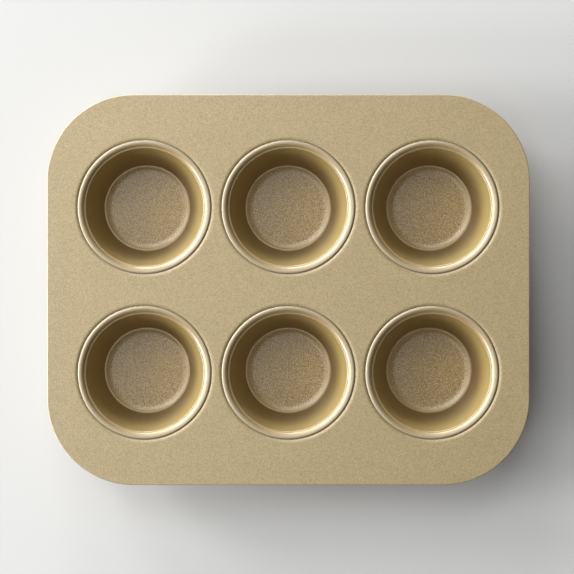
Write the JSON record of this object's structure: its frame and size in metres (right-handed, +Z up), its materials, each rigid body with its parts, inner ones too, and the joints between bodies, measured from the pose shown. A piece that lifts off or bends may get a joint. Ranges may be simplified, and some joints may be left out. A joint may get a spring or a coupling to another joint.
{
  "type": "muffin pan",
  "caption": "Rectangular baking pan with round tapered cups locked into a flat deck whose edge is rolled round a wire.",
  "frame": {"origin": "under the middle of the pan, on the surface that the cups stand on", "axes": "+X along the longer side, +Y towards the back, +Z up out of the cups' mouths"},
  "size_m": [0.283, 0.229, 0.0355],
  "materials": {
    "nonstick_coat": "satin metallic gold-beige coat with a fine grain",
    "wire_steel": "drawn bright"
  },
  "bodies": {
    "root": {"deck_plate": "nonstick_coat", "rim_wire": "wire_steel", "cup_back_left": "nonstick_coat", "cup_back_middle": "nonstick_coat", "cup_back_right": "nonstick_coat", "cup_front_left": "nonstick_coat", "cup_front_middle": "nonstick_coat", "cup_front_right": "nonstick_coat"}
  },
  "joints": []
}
★ ★ ★ ★ ★ ★ ★
▶ **Given instruction**: Your task is to repeat the data exactly, with nothing left out.

▶ **Full solution**:
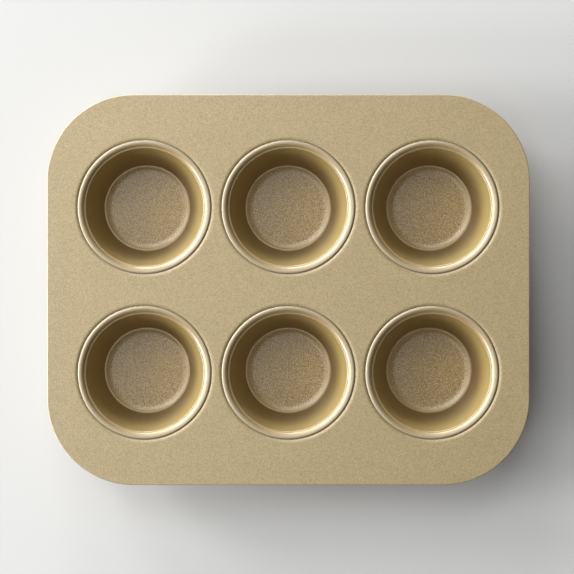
Write the JSON record of this object's structure: its frame and size in metres (right-handed, +Z up), its materials, each rigid body with its parts, inner ones too, and the joints between bodies, measured from the pose shown. A piece that lifts off or bends may get a joint. Ranges may be simplified, and some joints may be left out. A joint may get a spring or a coupling to another joint.
{
  "type": "muffin pan",
  "caption": "Rectangular baking pan with round tapered cups locked into a flat deck whose edge is rolled round a wire.",
  "frame": {"origin": "under the middle of the pan, on the surface that the cups stand on", "axes": "+X along the longer side, +Y towards the back, +Z up out of the cups' mouths"},
  "size_m": [0.283, 0.229, 0.0355],
  "materials": {
    "nonstick_coat": "satin metallic gold-beige coat with a fine grain",
    "wire_steel": "drawn bright"
  },
  "bodies": {
    "root": {"deck_plate": "nonstick_coat", "rim_wire": "wire_steel", "cup_back_left": "nonstick_coat", "cup_back_middle": "nonstick_coat", "cup_back_right": "nonstick_coat", "cup_front_left": "nonstick_coat", "cup_front_middle": "nonstick_coat", "cup_front_right": "nonstick_coat"}
  },
  "joints": []
}